Ring-a-ding-ding, sitar-style

Invader Zim goes to India, with help from YouTube and Crazy Frog

Published October 9, 2006 4:19PM (EDT)

Yet another twisted globalization mash-up, link courtesy of Ultrabrown: Invader Zim's moronic robot slave Gir breaks loose with an Indian-flavored Crazy Frog ring tone, to the befuddlement of all. Warning: Only recommended for those who like their pop culture riven by so many internal contradictions as to be completely incomprehensible, and potentially brain damaging. As best I can tell, a 16-year-old American girl named Kayla produced the mash-up (in her spare time between watching 2,396 YouTube videos in the last two months).
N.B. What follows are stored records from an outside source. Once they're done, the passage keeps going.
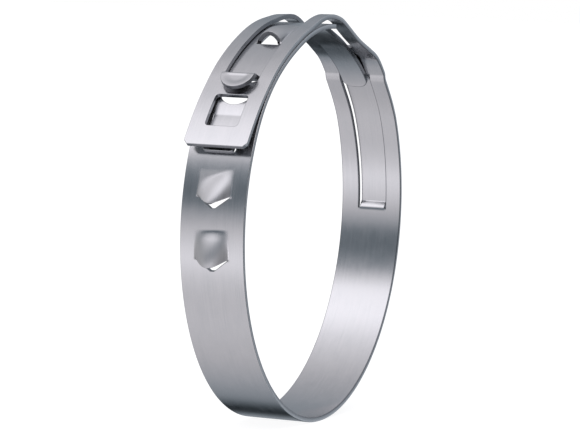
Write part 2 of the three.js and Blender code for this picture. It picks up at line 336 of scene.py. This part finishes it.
def bent(flat_angle, flat_y):
    """Point in mm: x is minus radius times sine, z is radius times cosine of the moved angle."""
    on_tab = on_retaining_tab(flat_angle, flat_y)
    on_ramp = (flat_angle > RAMP_ROOT) & (flat_angle < RAMP_TIP + 1)
    on_ramp &= ramp_tab(flat_angle, flat_y) < SLIT / 2
    in_channel = np.abs(flat_y) < CHANNEL_HALF + CHANNEL_SLIT / 2
    in_channel &= (flat_angle > CHANNEL_START - FLOOR_CREASE) & (flat_angle < CHANNEL_END + 0.3)

    angle, y = close_slits(flat_angle, flat_y)
    taper = RAIL_TAPER * smooth((TAPER_FROM - flat_angle) / TAPER_REACH)
    taper = taper * smooth((flat_angle - TAPER_START) / TAPER_RAMP)
    y = y - taper * np.clip(1 - np.abs(flat_y - TAPER_AT) / TAPER_WIDTH, 0, 1)
    radius = np.where(in_channel, channel_floor(angle), strip_radius(angle, y))

    moved = angle
    for hook in HOOKS.values():
        height, lean = hook_push(angle, y, hook)
        radius = radius + height
        moved = moved + lean

    tab_moved, tab_rise = tab_push(angle, -retaining_tab(flat_angle, flat_y))
    root = strip_radius(np.full_like(angle, RETAINING_ROOT))
    radius = np.where(on_tab, root + tab_rise, radius)
    moved = np.where(on_tab, tab_moved, moved)

    past_crease = np.maximum(0, angle - RAMP_ROOT - RAMP_CREASE)
    stretched = angle + RAMP_STRETCH * smooth((angle - RAMP_STRETCH_FROM) / 3)
    radius = np.where(on_ramp, radius + RAMP_SLOPE * past_crease, radius)
    moved = np.where(on_ramp, stretched, moved)
    y = np.where(on_ramp, y * (1 + RAMP_SPREAD * smooth(past_crease / 3)), y)

    a = np.radians(moved)
    return np.stack([-radius * np.sin(a), y, radius * np.cos(a)], axis=-1)


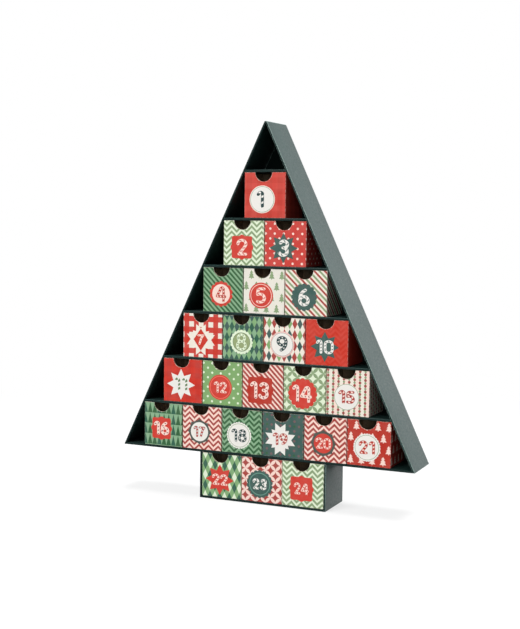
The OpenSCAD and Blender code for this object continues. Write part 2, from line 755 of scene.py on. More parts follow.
@dataclass(frozen=True)
class PrintedCard(Finish):
    """Satin printed card on the outside of a drawer, read from the piece's wrap map."""

    name: str
    pattern: Pattern
    front_width: float
    front_height: float
    notch_radius: float
    notch_shift: float
    wear: float = 0.6
    wear_mm: float = 0.55
    patch_mm: float = 2.2
    cloud_mm: float = 14.0
    grain_mm: float = 0.3
    cloud_share: float = 0.03
    grain_share: float = 0.07
    roughness: float = 0.44
    depth: float = 0.12 * MM

    def material(self) -> bpy.types.Material:
        """Makes the print with its ink clouds, paper grain and pale worn folds.

        Returns:
            The material.
        """
        graph = Graph.of_material(self.name)
        wrap = graph.map("wrap")
        u, v, _ = graph.split(wrap)
        grain = graph.clouds(wrap, self.grain_mm, 2)
        clouds = graph.clouds(wrap, self.cloud_mm, 3)
        colour = self.pattern.printed(u, v)
        colour = (clouds.ramp(0.35, 0.7) * self.cloud_share).between(colour, Ink.CREAM)
        colour = (grain.ramp(0.3, 0.7) * self.grain_share).between(colour, Ink.BOARD_FLECK, "MULTIPLY")
        notch = abs(reach_of(u + self.notch_shift, v - self.front_height) - self.notch_radius)
        fold = abs(abs(u) - self.front_width / 2).least(abs(v)).least(self.front_height - v).least(notch)
        patchy = graph.clouds(wrap, self.patch_mm, 4).ramp(0.42, 0.62)
        colour = (fold.ramp(self.wear_mm, 0.1) * patchy * self.wear).between(colour, Ink.CREAM)
        roughness = self.roughness + (clouds - 0.5) * 0.2 + (grain - 0.5) * 0.12
        return graph.finish(colour, roughness, clouds * 0.7 + grain * 0.1, self.depth, PRINT_GLOSS)


@dataclass(frozen=True)
class CutEdge(Finish):
    """Cut edge of the printed card: pale core between its two faces."""

    name: str = "card_cut_edge"
    fibre_mm: float = 0.4
    roughness: float = 0.85
    depth: float = 0.05 * MM

    def material(self) -> bpy.types.Material:
        """Makes the cut edge with its pressed fibres.

        Returns:
            The material.
        """
        graph = Graph.of_material(self.name)
        fibre = graph.clouds(graph.stretched(graph.place(), (1.0, 1.0, 2.5)), self.fibre_mm, 4)
        colour = (fibre.ramp(0.3, 0.75) * 0.55).between(Ink.CUT, Ink.BOARD)
        return graph.finish(colour, self.roughness + (fibre - 0.5) * 0.1, fibre, self.depth)


@dataclass(frozen=True)
class GreyBoard(Finish):
    """Bare recycled board on the inside of a drawer."""

    name: str = "bare_board"
    fibre_mm: float = 0.9
    cloud_mm: float = 18.0
    fleck_mm: float = 2.4
    roughness: float = 0.88
    depth: float = 0.06 * MM

    def material(self) -> bpy.types.Material:
        """Makes the board with its fibres and dark flecks.

        Returns:
            The material.
        """
        graph = Graph.of_material(self.name)
        where = graph.place()
        fibre = graph.clouds(where, self.fibre_mm, 6)
        clouds = graph.clouds(where, self.cloud_mm, 3)
        flecks = graph.flecks(where, self.fleck_mm, 0.16)
        colour = (fibre.ramp(0.35, 0.7) * 0.35).between(Ink.BOARD, Ink.BOARD_FLECK)
        colour = (clouds.ramp(0.35, 0.7) * 0.15).between(colour, Ink.CUT)
        colour = (flecks * 0.6).between(colour, Ink.BOARD_FLECK)
        return graph.finish(colour, self.roughness + (fibre - 0.5) * 0.12, fibre + clouds, self.depth)


@dataclass(frozen=True)
class LabelPaper(Finish):
    """Matt label paper, printed in one ink."""

    ink: Ink
    cloud_mm: float = 7.0
    grain_mm: float = 0.3
    cloud_share: float = 0.03
    grain_share: float = 0.05
    roughness: float = 0.5
    depth: float = 0.02 * MM

    def material(self) -> bpy.types.Material:
        """Makes the paper with a little cloud and grain.

        Returns:
            The material.
        """
        graph = Graph.of_material(f"label_{self.ink.name.lower()}")
        where = graph.place()
        grain = graph.clouds(where, self.grain_mm, 3)
        clouds = graph.clouds(where, self.cloud_mm, 3)
        colour = (clouds.ramp(0.3, 0.75) * self.cloud_share).between(self.ink, Ink.CREAM)
        colour = (grain.ramp(0.35, 0.7) * self.grain_share).between(colour, Ink.BOARD_FLECK)
        return graph.finish(colour, self.roughness + (grain - 0.5) * 0.2, grain, self.depth, PRINT_GLOSS)


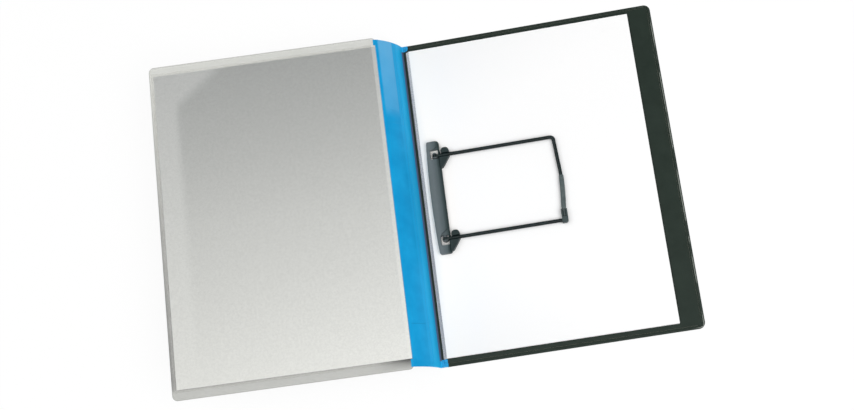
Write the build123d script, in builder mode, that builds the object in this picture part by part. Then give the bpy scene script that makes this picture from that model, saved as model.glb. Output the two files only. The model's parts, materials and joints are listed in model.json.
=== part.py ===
# Clip binder for punched A4 sheets, lying open: clear front cover, blue spine, black back cover and a
# filing clip. Millimetres. The back cover lies flat, X runs from the spine to the back cover's free edge,
# Y runs up the page and Z is up. The origin is the middle of the back cover's underside.
from build123d import *
from math import asin, cos, degrees, radians, sin
import os

# Filed sheets
paper_width = 210.0
paper_height = 297.0
stack_thickness = 3.0
stack_slant = 3.2
hole_spacing = 80.0
hole_inset = 13.0
paper_hole_diameter = 6.0

# Back cover
hinge_margin = 6.0
edge_band = 22.0
page_margin = 7.5
outer_foil = 0.5
board_thickness = 1.2
inner_foil = 0.4
weld_land = 2.5
board_clearance = 0.1
back_corner_radius = 6.0

# Spine strip and its label
spine_width = 36.0
spine_lean = 57.0
spine_bow = 3.0
spine_foil = 0.6
hinge_gap = 0.6
label_length = 190.0
label_width = 24.0
label_shift = -22.0
label_card = 0.25
label_foil = 0.25
label_land = 2.0

# Front cover
front_tilt = 5.5
front_overlap = 2.0
front_foil = 0.6
front_corner_radius = 4.5
pocket_foil = 0.3
pocket_land = 2.0
pocket_rim = 4.0
pocket_lip = 4.0
insert_thickness = 0.25
insert_margin = 0.5
slip = 0.05
sheet_play = 0.5

# Clip base, rivets and posts
base_width = 14.0
base_length = 108.0
base_thickness = 1.2
base_chamfer = 0.4
rivet_spacing = 44.0
rivet_shank = 3.0
rivet_head = 6.4
rivet_top_head = 0.6
rivet_low_head = 0.4
post_diameter = 5.4
post_spigot = 4.0
fork_gap = 2.8
pin_diameter = 1.2
pin_length = 4.4
pin_play = 0.05
fixed_play = 0.02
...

But who knows? Kayla could just as easily be a front for an underground advertising guerrilla team. I care not.

At moments like these, I am reduced to simply quoting Wikipedia: "Crazy Frog (born August 25, 2004 in Stockholm, Sweden) is a character used in the marketing of a ringtone based on The Annoying Thing, a computer animation created by Erik Wernquist."

So, to recap: In 1997, a Swede, Daniel Malmedahl, comes up with an annoying imitation of a revving up moped engine. In 2000, another Swede, Wernquist, uses this as a soundtrack for his Crazy Frog animation, creating a worldwide viral Internet frenzy. The Crazy Frog concept is then licensed by the European mobile phone content provider variously known as Jamba, or Jamster, and by 2004 the cross-branding has really gotten out of hand. Crazy Frog isn't just available in ring-tone flavors anymore. Wikipedia reports that Crazy Frog has released albums of pop song covers, video games, air fresheners and backpacks. And let's not even start on the bootlegged and pirated products.

In 2006 a teenager in the United States grabs the Crazy Frog Goes to India ring tone and mashes it up with footage from an animated TV cartoon, Invader Zim, that lasted less than a year before being canceled by Nickelodeon, but, like pretty much everything these days, has picked up a cult following that will keep its memory burning alive until the world is reduced to smoking post-holocaust rubble.

Finally, a child of Indian extraction, according to Ultrabrown, watches the resulting clip, which she declares to her mother is "about India."

Well, I don't about that. But it's definitely about something.